AVAILABLE DATA
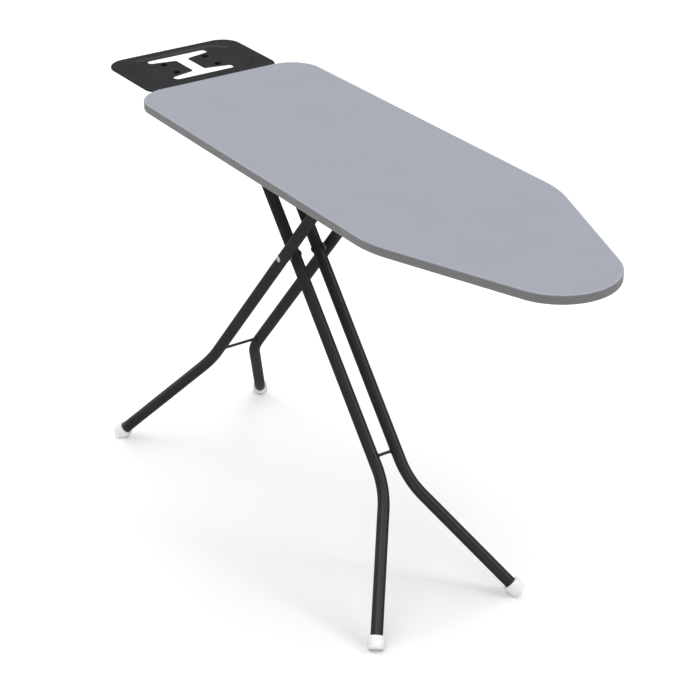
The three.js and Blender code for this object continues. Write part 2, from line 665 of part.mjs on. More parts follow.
class Helix extends THREE.Curve {
  getPoint(t) {
    const angle = 2 * Math.PI * SPRING.turns * t + Math.PI / 2;
    return new THREE.Vector3(
      SLIDE_X + SPRING.coilRadius * Math.cos(angle),
      SPRING.firstY + SPRING.pitch * SPRING.turns * t,
      TOP_AXIS_Z + SPRING.coilRadius * Math.sin(angle),
    );
  }
}

function makeLock() {
  const stripTop = HARDWARE_TOP;
  const stripBottom = stripTop - STRIP.thickness;
  const strip = box(STRIP.rear, STRIP.front, -STRIP.halfWidth, STRIP.halfWidth, stripBottom, stripTop);
  addPiece('lock_strip', cut(strip, ...stripScrews.map(screwHole)), ZINC);
  addScrews('lock_strip_screw', stripScrews);

  const lobeHeight = stripBottom - GAP - TOP_AXIS_Z - CAM_LOBE_RADIUS;
  const boss = LEVER_ROD_RADIUS + GAP + 3.2;
  const arm = belt([{ x: 0, y: 0, r: CAM_HUB_RADIUS }, { x: LEVER_REACH, y: -LEVER_DROP, r: boss }]);
  const lobe = belt([{ x: 0, y: 0, r: CAM_HUB_RADIUS }, { x: 0, y: lobeHeight, r: CAM_LOBE_RADIUS }]);
  const armBody = extrudeAlongY(arm, -CAM_HALF_WIDTH, CAM_HALF_WIDTH, 6);
  const lobeBody = extrudeAlongY(lobe, -CAM_HALF_WIDTH, CAM_HALF_WIDTH, 6);
  const bore = rodAlongY(0, 0, ROD_RADIUS + GAP, -40, 40);
  const rodHole = rodAlongY(LEVER_REACH, -LEVER_DROP, LEVER_ROD_RADIUS + GAP, -40, 40, 12);
  const cam = cut(join(armBody, lobeBody), bore, rodHole).translate(SLIDE_X, 0, TOP_AXIS_Z);
  addPiece('lock_cam', cam, BLACK_PLASTIC);

  const leverX = SLIDE_X + LEVER_REACH;
  const leverZ = TOP_AXIS_Z - LEVER_DROP;
  const leverRod = rodAlongY(leverX, leverZ, LEVER_ROD_RADIUS, LEVER_ROD_END, CAM_HALF_WIDTH - 1, 12);
  addPiece('lever_rod', leverRod, ZINC);

  const grip = turnedAlongY([
    [0, GRIP.endY],
    [GRIP.radius - 2, GRIP.endY],
    [GRIP.radius, GRIP.endY + 3],
    [GRIP.radius - 1, (GRIP.endY + GRIP.innerY) / 2],
    [GRIP.radius, GRIP.innerY - 4],
    [GRIP.radius - 1.5, GRIP.innerY],
    [LEVER_ROD_RADIUS + GAP, GRIP.innerY],
    [LEVER_ROD_RADIUS + GAP, LEVER_ROD_END - GAP],
    [0, LEVER_ROD_END - GAP],
  ], 20).translate(leverX, 0, leverZ);
  addPiece('lever_grip', grip, BLACK_PLASTIC);

  const wire = new THREE.Shape();
  wire.absarc(0, 0, SPRING.wireRadius, 0, 2 * Math.PI, false);
  const spring = new THREE.ExtrudeGeometry(wire, {
    extrudePath: new Helix(),
    steps: SPRING.turns * 12,
    curveSegments: 3,
  });
  addPiece('lever_spring', spring, ZINC);
}

makeBoard();
makeIronRest();
makeInnerFrame();
makeOuterFrame();
makeHinge();
makeSlide();
makeLock();

export default root;
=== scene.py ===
import math
import random

import bmesh
import bpy
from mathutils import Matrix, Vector
from mathutils.geometry import delaunay_2d_cdt


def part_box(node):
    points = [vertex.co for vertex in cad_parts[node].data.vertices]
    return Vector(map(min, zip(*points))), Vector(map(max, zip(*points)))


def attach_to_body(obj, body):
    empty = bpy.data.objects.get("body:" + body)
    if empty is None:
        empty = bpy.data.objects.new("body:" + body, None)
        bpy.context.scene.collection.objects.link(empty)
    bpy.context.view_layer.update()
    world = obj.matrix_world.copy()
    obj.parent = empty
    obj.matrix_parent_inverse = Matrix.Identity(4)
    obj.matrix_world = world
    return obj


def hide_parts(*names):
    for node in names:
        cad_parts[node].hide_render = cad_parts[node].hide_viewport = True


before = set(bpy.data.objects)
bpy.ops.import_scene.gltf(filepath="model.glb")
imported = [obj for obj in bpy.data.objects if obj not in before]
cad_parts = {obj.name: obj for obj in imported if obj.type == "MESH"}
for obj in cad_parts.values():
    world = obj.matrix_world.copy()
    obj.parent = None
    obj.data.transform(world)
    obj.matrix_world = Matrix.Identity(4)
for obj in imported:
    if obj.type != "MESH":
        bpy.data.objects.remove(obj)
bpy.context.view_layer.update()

SCENE = bpy.context.scene
MM = 0.001
SIDES = (("left", 1), ("right", -1))
ALONG_Y = Vector((0, 1, 0))

# The layout frame of the solids: millimetres, with x from the board's rear edge.
SHIFT_X = -493.5
BOARD_TOP = 870.0
PAD_TOP = 868.9
DECK_TOP = 865.0
DECK_BOTTOM = 853.3
UNDERSIDE = 852.0

# The board's outline: three arcs a side, each (centre x, centre y, radius), and their tangents.
NOSE = (1090.0, 0.0, 110.0)
SHOULDER = (804.0, -11.3, 220.0)
REAR_CORNER = (69.0, 132.5, 69.0)
WIDEST_HALF_WIDTH = SHOULDER[1] + SHOULDER[2]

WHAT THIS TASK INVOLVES
The line containing "makeBoard();" opens the part, and the line containing "obj.matrix_world = world" closes it. Output that part exactly, with both, and only that.

FINISHED ANSWER
makeBoard();
makeIronRest();
makeInnerFrame();
makeOuterFrame();
makeHinge();
makeSlide();
makeLock();

export default root;
=== scene.py ===
import math
import random

import bmesh
import bpy
from mathutils import Matrix, Vector
from mathutils.geometry import delaunay_2d_cdt


def part_box(node):
    points = [vertex.co for vertex in cad_parts[node].data.vertices]
    return Vector(map(min, zip(*points))), Vector(map(max, zip(*points)))


def attach_to_body(obj, body):
    empty = bpy.data.objects.get("body:" + body)
    if empty is None:
        empty = bpy.data.objects.new("body:" + body, None)
        bpy.context.scene.collection.objects.link(empty)
    bpy.context.view_layer.update()
    world = obj.matrix_world.copy()
    obj.parent = empty
    obj.matrix_parent_inverse = Matrix.Identity(4)
    obj.matrix_world = world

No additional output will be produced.